Furthermore, this thesis discusses a set of experimental results on the piezoresistive properties of unidirectional CFRP made with the pultrusion process. Overall, the results of the experiments indicate that the most repeatable results are obtained for specimens with electric contacts at their cut-end. This approach allows to manufacture Self-Strain-Sensing rods with a gauge factor of approximately 1.9 that can be used in a multifunctional manner for both load-carrying and strain-sensing purposes. Furthermore, a novel measurement setup is developed, which allows to acquire the electric potential distribution on the surface of electrical conductors with very high spacial resolution. This experimental setup newly reveals that the current flow in specimens can be more complex than assumed in a two-dimensional model.
Autorenporträt
Patrick Scholle received his doctorate degree from the Technische Universitaet Braunschweig working on Fiber Reinforced Plastics (FRPs).
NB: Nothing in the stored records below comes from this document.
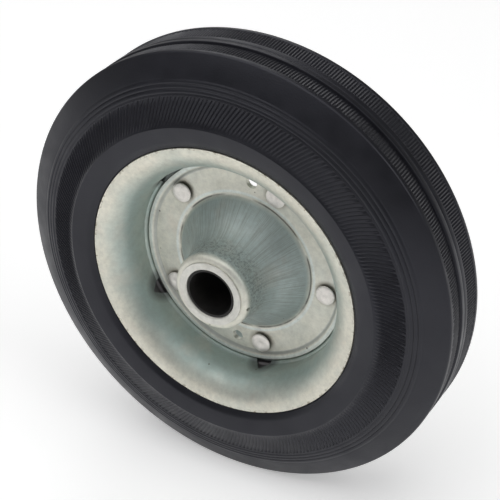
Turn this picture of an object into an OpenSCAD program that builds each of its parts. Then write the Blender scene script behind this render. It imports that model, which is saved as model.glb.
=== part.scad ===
// Gate wheel: a solid rubber tyre on two pressed rim halves, carried by two pressed discs that are
// riveted back to back round a plain hub tube. A thin sleeve in the tube runs on the axle.
// The wheel stands upright. Y is its spin axis, the front face looks towards -Y, and the origin is
// the wheel's centre. Sections are drawn as [radius, height], height being counted from the middle
// plane towards the front.

/* [Tyre] */
// Outside diameter of the tyre
tyre_d = 200; // [185:1:250]
// Width of the tyre over its sidewalls
tyre_w = 50; // [44:1:64]
// Width of the tread between its shoulder edges
tread_w = 26.6; // [22:0.2:32]
// Rounding of the tread's shoulder edges
shoulder_round = 1.2; // [0.4:0.1:1.5]
// Width of the smooth strip along each shoulder
shoulder_w = 1.9; // [1.8:0.1:3]
// Width of the smooth band round the middle of the tread
centre_w = 5.2; // [4:0.2:8]
// How far the two ribbed bands lie below the smooth ones
band_depth = 1.3; // [0.4:0.1:2]
// Width of the slopes at the edges of the ribbed bands
band_slope = 0.3; // [0.2:0.1:1]
// Number of raised rings round each sidewall
ring_count = 3; // [1:1:5]
// Radial distance from one raised ring to the next
ring_pitch = 1.75; // [1.2:0.05:2.5]
// How far the rings stand out of the sidewall
ring_rise = 0.6; // [0.2:0.1:1]

/* [Rim halves] */
// Radial width of the flare between the well and the lip
flare_w = 13.1; // [12:0.1:16]
// How far the lips lie inside the tyre's sidewalls
lip_inset = 2.7; // [1:0.1:4]
// Thickness of the rim's sheet
rim_t = 1.2; // [0.8:0.1:1.5]
// Radius of the flare between the well and the lip
flare_round = 14; // [10:0.5:14]
// Slope of the sheet at the lip
lip_slope = 10; // [4:1:16]
// Width of the five notches at the foot of the well
notch_w = 11; // [6:0.5:14]
// Height of the notches' points over the middle plane
notch_h = 9.2; // [6:0.1:12]

/* [Discs] */
// Outside diameter of the clamping edge
disc_d = 95; // [79:0.5:108]
// Thickness of the discs' sheet
disc_t = 1.2; // [0.8:0.1:1.6]
// Radial width of the clamping edge that lies over the rim's foot
clamp_w = 2.4; // [2:0.1:4]
// Radial width of the flat face between the clamping edge's step and the cone
flat_w = 12.88; // [12:0.02:15]
// Slope of the cone
cone_slope = 46; // [38:1:52]
// Radial width of the nose round the hub tube
nose_w = 4.1; // [3.6:0.1:6]

/* [Hub] */
// Length of the hub tube
hub_l = 60; // [54:0.5:80]
// Wall of the hub tube
tube_wall = 1.9; // [1.2:0.1:2.4]
// Width of the tube's spread ends
spread_w = 1.6; // [0.8:0.1:2]
// Thickness of the tube's spread ends
spread_t = 0.7; // [0.5:0.1:1]

/* [Sleeve] */
// Bore of the sleeve
sleeve_bore = 20.2; // [12.2:0.1:25.2]
// Wall of the sleeve
sleeve_wall = 1; // [0.6:0.1:2]
// How far the sleeve's ends lie inside the tube
sleeve_inset = 0.5; // [0:0.1:2]
// Running clearance between the sleeve and the tube, on the radius
run_gap = 0.1; // [0.02:0.01:0.15]

/* [Rivets] */
// Number of rivets
rivet_count = 5; // [3:1:6]
// Angle of the first rivet, from +X towards +Z
rivet_start = 67; // [50:1:90]
// Diameter of the rivets' heads
rivet_head_d = 9.3; // [7:0.1:11.2]
// Height of the rivets' heads
rivet_head_h = 1.7; // [1:0.1:2.5]
// Diameter of the rivets' shanks
rivet_d = 5; // [4:0.1:6]

// Gap between the rivets' heads and the step of the clamping edge
head_gap = 0.23; // [0.15:0.01:1]

/* [Index holes] */
// Diameter of the two index holes
index_d = 5; // [3:0.1:6]
// Angle from the first rivet to the first index hole
index_turn = 18; // [14:1:22]
// Diameter of the drain hole in the front disc's neck
drain_d = 1.8; // [1:0.1:2.5]
// Angle of the drain hole, from +X towards +Z
drain_angle = -10; // [-30:1:30]
// Distance of the drain hole from the end of the nose
drain_drop = 1.9; // [1.6:0.1:6]

/* [Hidden] */
$fn = 96;

RUBBER = [0.10, 0.10, 0.12];
ZINC = [0.74, 0.76, 0.72];
RIVET_STEEL = [0.80, 0.76, 0.74];
LINER = [0.06, 0.06, 0.07];

// Gap left round a fitted piece that doesn't turn
fit_gap = 0.05;
// Gap between the rim's foot and the underside of the disc's step, and between the disc's edge and
// the rim's well
seat_gap = 0.2;
edge_gap = 0.5;
// How far past a face a cutting shape runs
over = 1;

tyre_r = tyre_d / 2;
side_h = tyre_w / 2;
tread_h = tread_w / 2;
lip_h = side_h - lip_inset;
disc_r = disc_d / 2;
nose_h = hub_l / 2 - spread_t;
sleeve_r = sleeve_bore / 2 + sleeve_wall;
tube_in_r = sleeve_r + run_gap;
tube_r = tube_in_r + tube_wall;
spread_r = tube_r + spread_w;
step_r = disc_r - clamp_w;
step_out = disc_t * 0.6;
step_foot_r = step_r - step_out;
head_r = rivet_head_d / 2;
rivet_circle_r = step_foot_r - head_gap - head_r;

// Points along an arc round a corner b of the path a-b-c. The arc has the radius r on the path
// itself, and the points lie off it by the distance off, to the left of the way along the path.
function bend(a, b, c, r, off, n = 8) =
    let (d1 = (b - a) / norm(b - a), d2 = (c - b) / norm(c - b))
    let (side = sign(cross(d1, d2)), angle = acos(d1 * d2))
    let (left = [-d1.y, d1.x], centre = b - d1 * r * tan(angle / 2) + side * r * left)
    [for (i = [0:n])
        let (u = side * angle * i / n, v = -side * left * (r - side * off))
        centre + [v.x * cos(u) - v.y * sin(u), v.x * sin(u) + v.y * cos(u)]];

// A path with each inner corner rounded by its radius in rounds, moved off to its left
function run(path, rounds, off) =
    let (last = len(path) - 1, d1 = path[1] - path[0], d2 = path[last] - path[last - 1])
    concat(
        [path[0] + off * [-d1.y, d1.x] / norm(d1)],
        [for (i = [1:last - 1]) each bend(path[i - 1], path[i], path[i + 1], rounds[i - 1], off)],
        [path[last] + off * [-d2.y, d2.x] / norm(d2)]);

function reverse(list) = [for (i = [len(list) - 1:-1:0]) list[i]];
function mirrored(path) = [for (p = path) [p.x, -p.y]];

// Section of a pressed sheet whose visible face follows a path
module sheet(path, rounds, t) {
    polygon(concat(run(path, rounds, 0), reverse(run(path, rounds, t))));
}

// Turns what is drawn round the local Z axis so that it lies along the wheel's axis
module on_axis() {
    rotate([90, 0, 0])
        children();
}

// Places a piece on the rivets' circle at an angle
module on_circle(angle) {
    rotate(angle)
        translate([rivet_circle_r, 0, 0])
            children();
}

// The rim's visible face, from the lip down the flare and the well to the middle plane. A small
// step goes round the well above the disc's edge.
well_low_r = disc_r + edge_gap;
well_r = well_low_r + 0.9;
lip_r = well_r + flare_w;
well_step_h = 4.6;
step_fall = 0.6;
step_turn = atan(disc_t / (2 * step_out));
foot_r = step_r + step_out + disc_t * tan(step_turn / 2) + seat_gap;
rim_down = [
    [lip_r, lip_h],
    [well_r, lip_h - (lip_r - well_r) * tan(lip_slope)],
    [well_r, well_step_h],
    [well_low_r, well_step_h - step_fall]];
rim_down_rounds = [flare_round, 0.2, rim_t + 0.15];

module rim_half() {
    notch_point = [notch_h, 0];
    difference() {
        rotate_extrude()
            sheet(
                concat(rim_down, [[well_low_r, rim_t], [foot_r, rim_t]]),
                concat(rim_down_rounds, [0.6]),
                rim_t);
        for (i = [0:rivet_count - 1])
            rotate(rivet_start + i * 360 / rivet_count)
                translate([foot_r + 2 * rim_t, 0, 0])
                    rotate([0, -90, 180])
                        linear_extrude(well_r)
                            polygon([[-over, -notch_w / 2], notch_point, [-over, notch_w / 2]]);
    }
}

module front_rim() {
    color(ZINC)
        on_axis()
            rim_half();
}

module rear_rim() {
    color(ZINC)
        on_axis()
            mirror([0, 0, 1])
                rim_half();
}

// The front disc's visible face, from its clamping edge over the step, the flat face, the cone
// and the neck to the hole for the tube
neck_slope = 86;
neck_r = tube_r + nose_w;
cone_r = step_foot_r - flat_w;
neck_run = (cone_r - neck_r) * tan(cone_slope) + disc_t - nose_h;
waist_r = neck_r - neck_run / (tan(neck_slope) - tan(cone_slope));
disc_face = [
    [disc_r, rim_t + disc_t],
    [step_r + step_out, rim_t + disc_t],
    [step_foot_r, disc_t],
    [cone_r, disc_t],
    [waist_r, nose_h - (waist_r - neck_r) * tan(neck_slope)],
    [neck_r, nose_h],
    [tube_r + fit_gap, nose_h]];
disc_rounds = [disc_t + 0.2, 0.4, 1.2, 7, 2.6];

module disc() {
    difference() {
        rotate_extrude()
            sheet(disc_face, disc_rounds, disc_t);
        for (i = [0:rivet_count - 1])
            on_circle(rivet_start + i * 360 / rivet_count)
                cylinder(h = 6 * disc_t, d = rivet_d + 2 * fit_gap, center = true);
        for (i = [0:1])
            on_circle(rivet_start + index_turn + i * 180)
                cylinder(h = 6 * disc_t, d = index_d, center = true);
    }
}

module front_disc() {
    color(ZINC)
        on_axis()
            difference() {
                disc();
                rotate(drain_angle)
                    translate([neck_r - 2, 0, nose_h - drain_drop])
                        rotate([0, 90, 0])
                            cylinder(h = 2 + over, d = drain_d);
            }
}

module rear_disc() {
    color(ZINC)
        on_axis()
            mirror([0, 0, 1])
                disc();
}

// The sidewall, from the rim's lip outwards: a plain band that stands out furthest, a long slope,
// the raised rings, the smooth shoulder, and the tread with a sunk band on each side of its middle
lip_gap = 0.5;
slope_in_r = lip_r + 10.4;
ring_in_r = tyre_r - 15.8;
ring_out_r = ring_in_r + (ring_count + 1) * ring_pitch;
ring_fall = 0.36;
ring_in_h = side_h - 0.2 - (ring_in_r - slope_in_r) * 0.345;
ring_out_h = ring_in_h - (ring_out_r - ring_in_r) * ring_fall;
ring_steps = 8;
centre_h = centre_w / 2;
band_out_h = tread_h - shoulder_w - band_slope;

function ring_h(r) =
    let (turns = (r - ring_in_r) / ring_pitch - 0.5)
    ring_in_h - (r - ring_in_r) * ring_fall + (turns < 0 || turns > ring_count ? 0 :
        ring_rise * (1 - cos(360 * turns)) / 2);

sidewall = concat(
    [[lip_r + lip_gap, lip_h - 1.2], [lip_r + lip_gap, lip_h - 0.2]],
    bend([lip_r + lip_gap, lip_h], [lip_r + 4.5, side_h], [slope_in_r, side_h], 8, 0),
    [[slope_in_r - 0.4, side_h], [slope_in_r, side_h - 0.25]],
    [for (i = [0:(ring_count + 1) * ring_steps])
        let (r = ring_in_r + i * ring_pitch / ring_steps) [r, ring_h(r)]],
    bend([ring_out_r, ring_out_h], [tyre_r, tread_h], [tyre_r, 0], shoulder_round, 0),
    [
        [tyre_r, band_out_h + band_slope],
        [tyre_r - band_depth, band_out_h],
        [tyre_r - band_depth, centre_h + band_slope],
        [tyre_r, centre_h]]);

module tyre() {
    seat = run(concat(rim_down, [[well_low_r, 0]]), rim_down_rounds, rim_t);
    color(RUBBER)
        on_axis()
            rotate_extrude()
                polygon(concat(sidewall, reverse(mirrored(sidewall)), mirrored(seat), reverse(seat)));
}

module hub_tube() {
    end = hub_l / 2;
    half = [[tube_r, end - spread_t], [spread_r, end - spread_t], [spread_r, end], [tube_in_r, end]];
    color(ZINC)
        on_axis()
            rotate_extrude()
                polygon(concat(half, reverse(mirrored(half))));
}

module sleeve() {
    length = hub_l - 2 * sleeve_inset;
    color(LINER)
        on_axis()
            difference() {
                cylinder(h = length, r = sleeve_r, center = true);
                cylinder(h = length + 2 * over, d = sleeve_bore, center = true);
            }
}

// A rivet closed on both sides, with flat heads whose edges are bevelled
module rivet(number) {
    bevel = 0.4;
    half = [
        [rivet_d / 2, disc_t],
        [head_r, disc_t],
        [head_r, disc_t + rivet_head_h - bevel],
        [head_r - bevel, disc_t + rivet_head_h],
        [0, disc_t + rivet_head_h]];
    color(RIVET_STEEL)
        on_axis()
            on_circle(rivet_start + (number - 1) * 360 / rivet_count)
                rotate_extrude($fn = 48)
                    polygon(concat(half, reverse(mirrored(half))));
}

tyre();
front_rim();
rear_rim();
front_disc();
rear_disc();
hub_tube();
sleeve();
rivet(1);  // rivet_1
rivet(2);  // rivet_2
rivet(3);  // rivet_3
rivet(4);  // rivet_4
rivet(5);  // rivet_5
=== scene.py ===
import math

import bmesh
import bpy
from mathutils import Matrix, Vector, noise


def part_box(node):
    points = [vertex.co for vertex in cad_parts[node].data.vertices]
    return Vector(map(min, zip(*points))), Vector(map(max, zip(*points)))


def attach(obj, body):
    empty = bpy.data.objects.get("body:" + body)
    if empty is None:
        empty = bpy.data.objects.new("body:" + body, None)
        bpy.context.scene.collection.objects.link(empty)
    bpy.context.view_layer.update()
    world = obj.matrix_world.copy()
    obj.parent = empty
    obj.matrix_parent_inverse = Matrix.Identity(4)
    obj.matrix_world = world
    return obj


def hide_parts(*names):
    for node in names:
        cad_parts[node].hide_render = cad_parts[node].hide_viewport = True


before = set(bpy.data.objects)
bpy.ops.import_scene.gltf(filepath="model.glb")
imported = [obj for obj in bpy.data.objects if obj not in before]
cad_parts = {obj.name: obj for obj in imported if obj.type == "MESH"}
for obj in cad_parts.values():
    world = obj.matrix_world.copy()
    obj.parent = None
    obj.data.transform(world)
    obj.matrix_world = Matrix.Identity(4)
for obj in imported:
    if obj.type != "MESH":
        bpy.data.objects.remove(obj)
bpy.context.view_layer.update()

# Studio. The wheel stands upright on a plain pale floor that glows faintly. It is seen from its
# front right and from above, under a broad soft light overhead and weaker ones behind and at right.
studio = bpy.context.scene
studio.view_settings.view_transform = "Standard"
floor_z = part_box("tyre")[0].z
view_azimuth = math.radians(29.8)
view_elevation = math.radians(32.3)
view_from = (0.2681, -0.4646, 0.3443)

lens = bpy.data.cameras.new("studio_camera")
lens.lens = 108
lens.sensor_width = 36
camera = bpy.data.objects.new("studio_camera", lens)
camera.location = view_from
camera.rotation_euler = (math.pi / 2 - view_elevation, 0, view_azimuth)
studio.collection.objects.link(camera)
studio.camera = camera

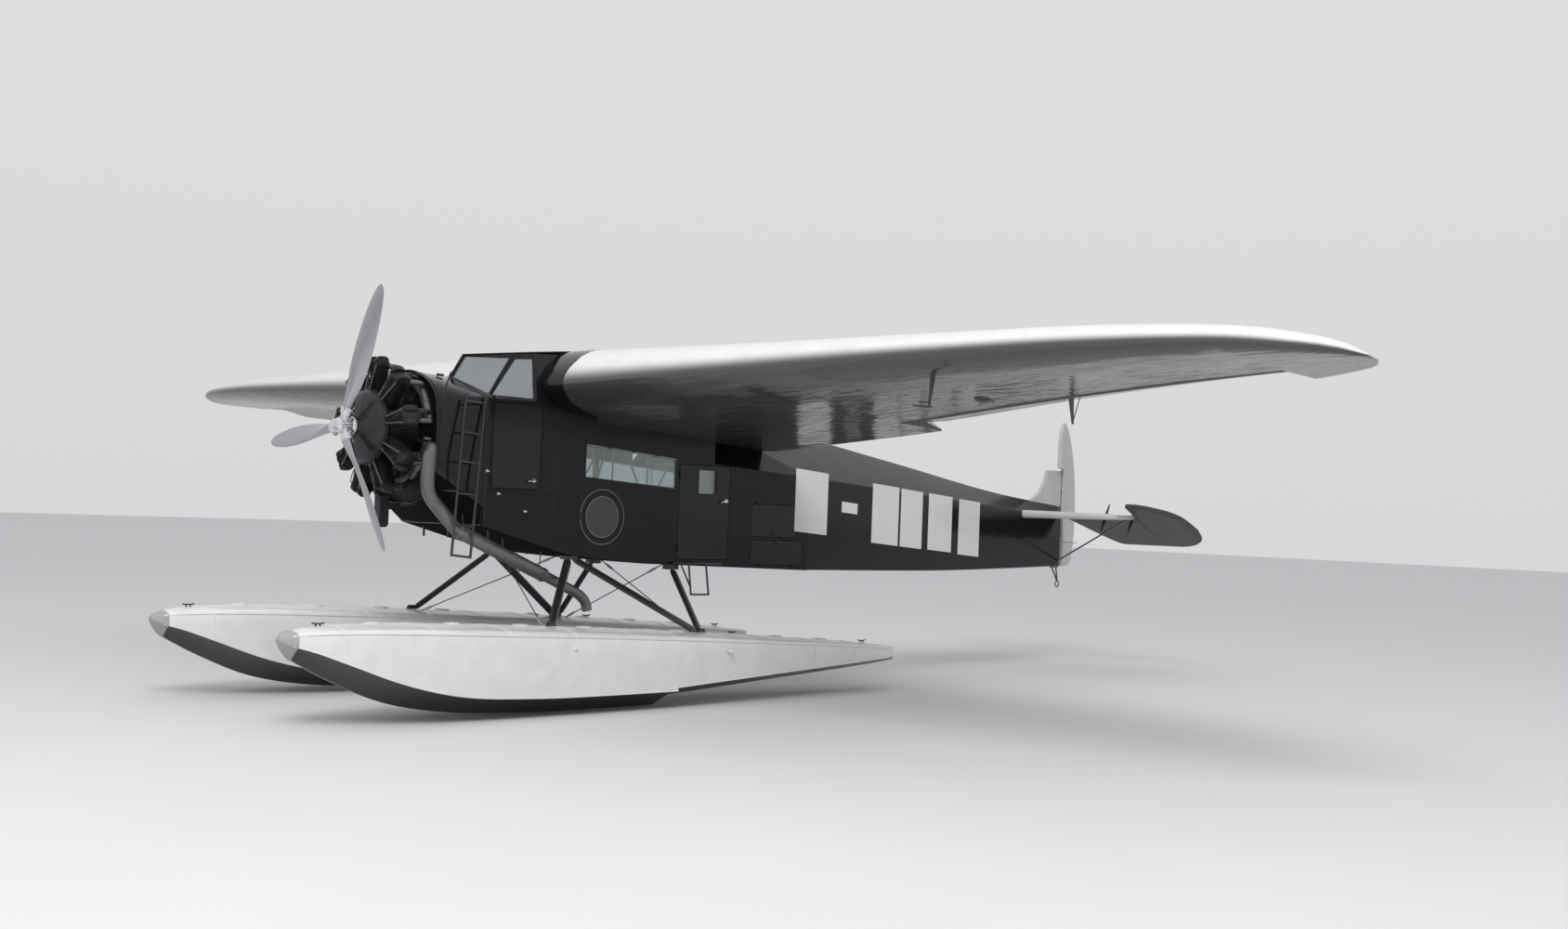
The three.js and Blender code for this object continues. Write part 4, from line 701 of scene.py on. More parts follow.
def nose_ring(t, shrink=0.0):
    """Corners between the front and back rings, rounded by a curve and pulled in by `shrink`."""
    half = NOSE_RINGS[0] * (1 - t) + NOSE_RINGS[1] * t
    whole = np.vstack([half, (half[1:-1] * [-1, 1])[::-1]])
    ring = smooth_path(whole, 5, closed=True)
    centre = np.array([0.0, -150.0])
    arm = ring - centre
    size = np.linalg.norm(arm, axis=1)[:, None]
    ring = centre + arm * (size - shrink) / size
    y = NOSE_FRONT + (NOSE_BACK - NOSE_FRONT) * t
    return [(x, y, z) for x, z in ring]


steps = np.linspace(0, 1, 6)
shell = [nose_ring(t) for t in steps[::-1]] + [nose_ring(t, NOSE_SKIN) for t in steps]
Pile(loft(shell + shell[:1], caps=False)).make("nose_skin", enamel, stands_for=["nose_shell"])

PROPELLER_REST = 24.0
BLADE_ROOT, BLADE_RADIUS = 165.0, 1255.0
BLADE = np.array([
    # distance from the axis, chord, thickness, pitch
    (165, 84, 80, 34), (250, 98, 66, 32), (380, 138, 40, 29), (560, 178, 28, 25), (760, 190, 21, 20),
    (960, 172, 15, 17), (1090, 140, 11, 16), (1180, 104, 8, 14), (1230, 66, 6, 13), (1255, 24, 5, 13),
], float)
BLADE_SECTION = [
    (-0.5, 0), (-0.42, 0.42), (-0.2, 0.68), (0.05, 0.66), (0.3, 0.4), (0.5, 0),
    (0.3, -0.26), (0.05, -0.34), (-0.2, -0.34), (-0.42, -0.22),
]


def blade():
    """Sections that turn with the pitch as they go out from the hub."""
    section = smooth_path(BLADE_SECTION, 3, closed=True)
    rings = []
    for r in np.concatenate([np.linspace(BLADE_ROOT, 1180, 26), np.linspace(1200, BLADE_RADIUS, 6)]):
        chord, thick, pitch = (spline(r, BLADE[:, 0], BLADE[:, k]) for k in (1, 2, 3))
        c, q = math.cos(math.radians(pitch)), math.sin(math.radians(pitch))
        u, v = section[:, 0] * chord, section[:, 1] * thick
        rings.append(np.stack([u * c + v * q, u * q - v * c, np.full(len(u), r)], 1))
    return loft(rings)


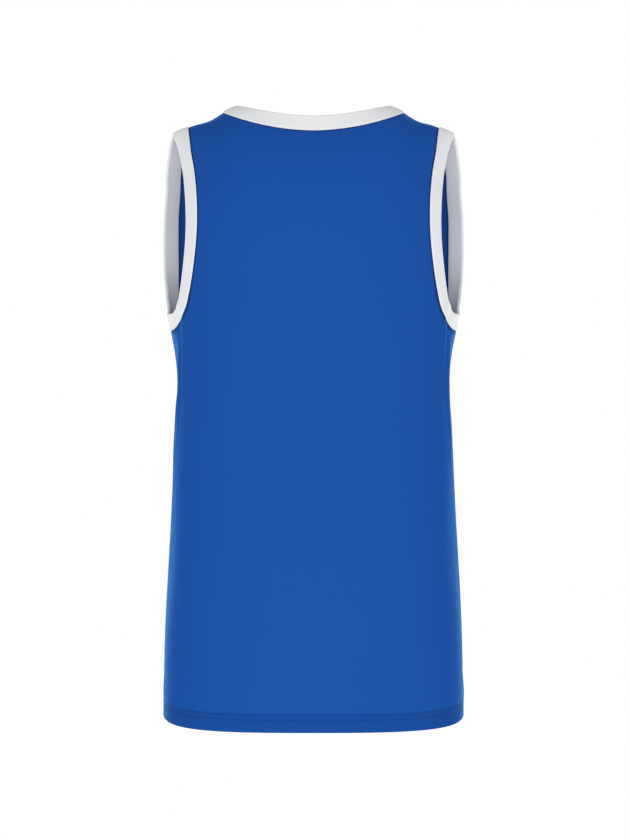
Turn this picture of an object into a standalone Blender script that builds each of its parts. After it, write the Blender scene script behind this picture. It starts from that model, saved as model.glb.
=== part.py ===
"""Sleeveless basketball jersey, filled out with no wearer: two knitted panels and three ribbed bands.

+Z is up, the front faces -Y and the wearer's left is +X. The origin lies midway between the two
shoulder straps, level with their inner faces, which rest on the wearer's shoulders.

Every point of a panel is given by its turn, the angle round the body from the centre line (0) to the
side line (90 degrees), and by its drop, the distance down from the shoulder line. Lengths are in
millimetres until a mesh is made.
"""

from collections import namedtuple

import bpy
import numpy as np

MM = 0.001

# The cloth
WALL = 1.2  # knitted fabric of the two panels
HEM_WALL = 2.4  # the same fabric turned up inside the hem
HEM_DEPTH = 21.0  # from the hem's edge up to where the turning starts to thin out
HEM_STEP = 1.5  # height over which the turning thins out to the single fabric
SEAM_GAP = 0.3  # between sewn pieces
BAND_WIDTH = 20.0
BAND_WALL = 2.2  # ribbed strip folded in two

# Neck and shoulders; heights are measured down from the neck point, the highest point of the garment
NECK_POINT_HEIGHT = 20.0  # of the neck point above the origin
NECK_EDGE_HALF = 95.0  # half the width of the neck opening, edge to edge
NECK_SEAM_HALF = 114.0  # half the width between the neck band's seams, on the shoulders
SHOULDER_SLOPE = 0.444  # fall of the shoulder line for each unit outwards
SHOULDER_EASE = 8.0  # length over which the shoulder line starts to fall
SHOULDER_SAG = 4.0  # how far the strap's cloth hangs in below a straight shoulder
SHOULDER_SAG_PLACE = 131.0  # half-width where it hangs lowest
SHOULDER_SAG_WIDTH = 16.0
SHOULDER_FADE = 260.0  # drop at which the sections are level
NECK_BAND_LEAN = 14.0  # degrees by which the neck band stands up at the centre back
BAND_CURL = 3.2  # how far a band's free edge curls down on the shoulder
ARM_CURL_DROP = 40.0  # drop over which the armhole bands' curl fades
NECK_CURL_WIDTH = 25.0  # distance from the shoulder over which the neck band's curl fades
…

During this time, he worked on different projects where he developed novel manufacturing techniques for FRPs and analyzed extensively the electrical properties of Carbon Fiber Reinforced Plastics, publishing a total of five peer reviewed articles on these subjects (ORCiD-ID:0000-0003-4476-6983). Before joining the Technische Universitaet Braunschweig for his PhD studies, he finished an apprenticeship as an industrial mechanic and obtained his Bachelors degree from the University of Applied Sciences Osnabrueck. Afterwards, he pursued his Masters degree at the Technische Universitaet Braunschweig which included a semester as a visiting researcher at Carleton University in Ottawa, Canada, to conduct research for his masters thesis.